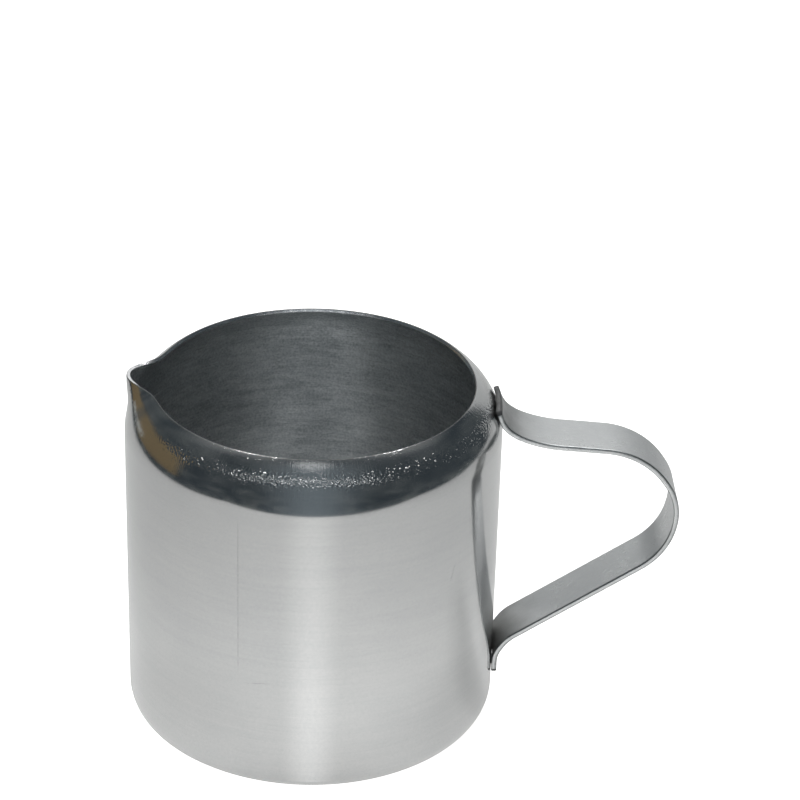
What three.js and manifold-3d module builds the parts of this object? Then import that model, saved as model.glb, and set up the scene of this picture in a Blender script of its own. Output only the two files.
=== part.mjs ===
// Cream jug in stainless steel: a drawn one-piece body with a turned-in shoulder and a pressed pouring
// lip, and a bent strap handle that is spot-welded to the body at both of its feet.
// Millimetres. Origin at the centre of the flat base, +Z up, handle towards +X, pouring lip towards -X.

import * as THREE from 'three';
import { ParametricGeometry } from 'three/addons/geometries/ParametricGeometry.js';
import { mergeVertices } from 'three/addons/utils/BufferGeometryUtils.js';
import Module from 'manifold-3d';

// ---- Body ----
const bodyRadius = 31;
const bodyHeight = 59.7;
const sheet = 0.6;
const baseCorner = 3.2; // outer radius where the wall turns into the base
const mouthInset = 4.4; // how far the mouth's rim lies inside the wall
const shoulderDepth = 11; // the shoulder is part of an ellipse: its radial semi-axis
const shoulderRise = 10.2; // and its upright semi-axis

// ---- Pouring lip ----
const lipOffset = THREE.MathUtils.degToRad(2); // pressed this far off the line through the handle
const lipHalfWidth = 4.75;
const lipTipInset = 0.35; // how far the tip lies inside the wall's radius
const lipHollow = 0.36; // depth of the throat below the tip
const lipLift = 0.1; // height of the tip above the rim
const lipSteepness = 2.4; // exponent of the bell-shaped flanks

// ---- Strap handle ----
const strapWidth = 9.5;
const strapThickness = 0.9;
const strapEdgeEase = 0.15; // burr taken off the strap's long edges
const strapEndCorner = 1.2; // rounding of each foot's two corners, seen from the front
const weldGap = 0.2; // between strap and body, bridged by the welds

const upperFootLean = THREE.MathUtils.degToRad(20.3);
const upperFootUp = 2.4; // foot above the line where it bears on the shoulder
const upperFootDown = 2.1; // and below it, to the corner of the first bend
const neckOut = 6.4; // corner between neck and top run, out from the wall
const neckDrop = 8.7; // and down from the rim
const topRunOut = 23.6;
const topRunDrop = 10;
const bowOut = 30.3;
const bowDrop = 19.5;
const returnOut = 28.8;
const returnDrop = 29.4;
const lowerFootBend = 11.5; // height of the corner between the return run and the lower foot
const lowerFootEnd = 6.1;
const kneeBend = 6; // bend radii, on the strap's outer face
const neckBend = 22;
const topBend = 14;
const bowBend = 10.8;
const returnBend = 12.6;
const ankleBend = 6.1;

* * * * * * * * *

# What to produce:
Extract, word for word, each line of the listing above.

# Result of this task:
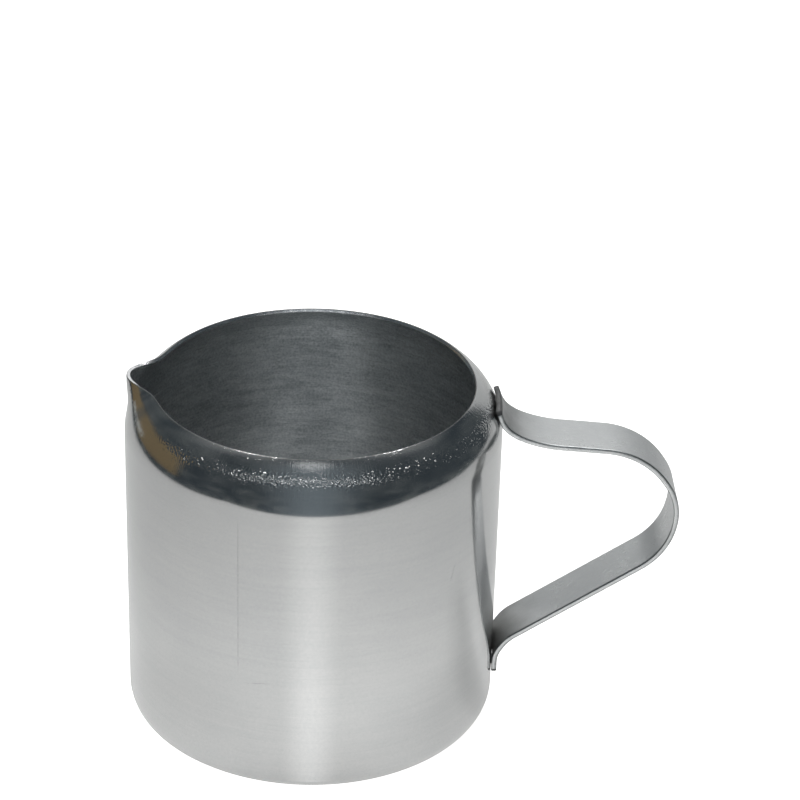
What three.js and manifold-3d module builds the parts of this object? Then import that model, saved as model.glb, and set up the scene of this picture in a Blender script of its own. Output only the two files.
=== part.mjs ===
// Cream jug in stainless steel: a drawn one-piece body with a turned-in shoulder and a pressed pouring
// lip, and a bent strap handle that is spot-welded to the body at both of its feet.
// Millimetres. Origin at the centre of the flat base, +Z up, handle towards +X, pouring lip towards -X.

import * as THREE from 'three';
import { ParametricGeometry } from 'three/addons/geometries/ParametricGeometry.js';
import { mergeVertices } from 'three/addons/utils/BufferGeometryUtils.js';
import Module from 'manifold-3d';

// ---- Body ----
const bodyRadius = 31;
const bodyHeight = 59.7;
const sheet = 0.6;
const baseCorner = 3.2; // outer radius where the wall turns into the base
const mouthInset = 4.4; // how far the mouth's rim lies inside the wall
const shoulderDepth = 11; // the shoulder is part of an ellipse: its radial semi-axis
const shoulderRise = 10.2; // and its upright semi-axis

// ---- Pouring lip ----
const lipOffset = THREE.MathUtils.degToRad(2); // pressed this far off the line through the handle
const lipHalfWidth = 4.75;
const lipTipInset = 0.35; // how far the tip lies inside the wall's radius
const lipHollow = 0.36; // depth of the throat below the tip
const lipLift = 0.1; // height of the tip above the rim
const lipSteepness = 2.4; // exponent of the bell-shaped flanks

// ---- Strap handle ----
const strapWidth = 9.5;
const strapThickness = 0.9;
const strapEdgeEase = 0.15; // burr taken off the strap's long edges
const strapEndCorner = 1.2; // rounding of each foot's two corners, seen from the front
const weldGap = 0.2; // between strap and body, bridged by the welds

const upperFootLean = THREE.MathUtils.degToRad(20.3);
const upperFootUp = 2.4; // foot above the line where it bears on the shoulder
const upperFootDown = 2.1; // and below it, to the corner of the first bend
const neckOut = 6.4; // corner between neck and top run, out from the wall
const neckDrop = 8.7; // and down from the rim
const topRunOut = 23.6;
const topRunDrop = 10;
const bowOut = 30.3;
const bowDrop = 19.5;
const returnOut = 28.8;
const returnDrop = 29.4;
const lowerFootBend = 11.5; // height of the corner between the return run and the lower foot
const lowerFootEnd = 6.1;
const kneeBend = 6; // bend radii, on the strap's outer face
const neckBend = 22;
const topBend = 14;
const bowBend = 10.8;
const returnBend = 12.6;
const ankleBend = 6.1;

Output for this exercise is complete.